Eventually after conversing about the higher education systems in our countries, we got to the end of our gelato.
“Well I’m going to have some more,” Gio declared, “Would you like some more Amie?”
“Sure,” I responded, “Why not?”
So we walked back into the gelateria and ordered some more.
“You have to try this flavour,” Gio pointed at the orange chocolate gelato, “You cannot miss out on it, it’s so good.”
I’m not one for orange and chocolate together but I gave it a go to appease him. Again Gio paid for my gelato, he was such a gentleman that night.
I tried the orange gelato and tasted alright but again I’m not an orange with chocolate type of person so I wasn’t as blown away by it as I was by the lemon cream. After having two helpings of gelato I was completely gelato-ed out. We weren’t the only ones who were enamored with the shop. The whole time we sat there, there were people constantly coming and going into the shop, always a good sign that a place is worthwhile, when it’s constantly busy.

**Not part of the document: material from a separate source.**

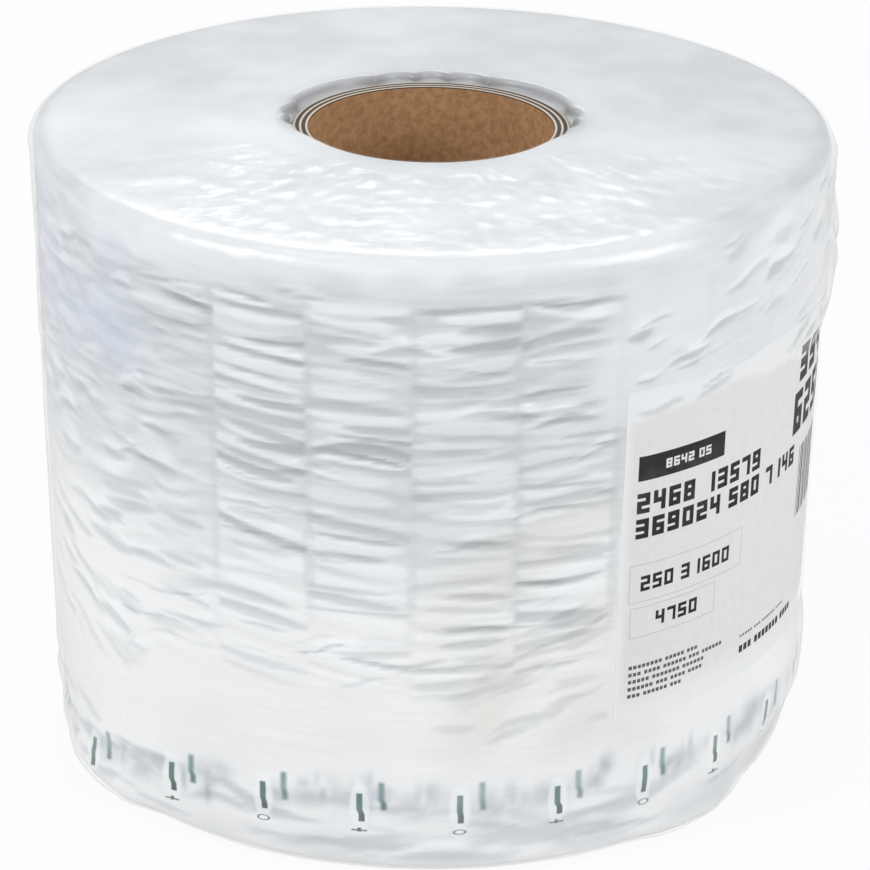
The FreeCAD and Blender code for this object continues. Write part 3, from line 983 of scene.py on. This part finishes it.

Walking back to the apartment I was completely exhausted, but in a good way. I got to eat enjoy so much amazing Italian food and drink in an authentic way that isn’t experienced by many. I felt special and lucky to have such an amazing couchsurfing host, like Gio, to offer me a place to stay with friendly roommates in a beautiful and somewhat central neighbourhood, who was so generous and giving. It was with a heavy heart that I went to bed that night realizing that it would be the last night I would spend in this amazing flat with such amazing people. I was especially going to miss Daniel and his gorgeous face. He was so handsome and attractive, I wanted him to have me that night, right then and there as he showed me his collection of vinyl records that was amassed in his bedroom. But like a scared puppy I ran off shy and bashful to bed, when he told me that he was going to sleep and I should probably go. It was for the best anyways that I didn’t make a move on him. A few days later I texted him telling him that I thought he was cute and he never responded. I guess it was never meant to be.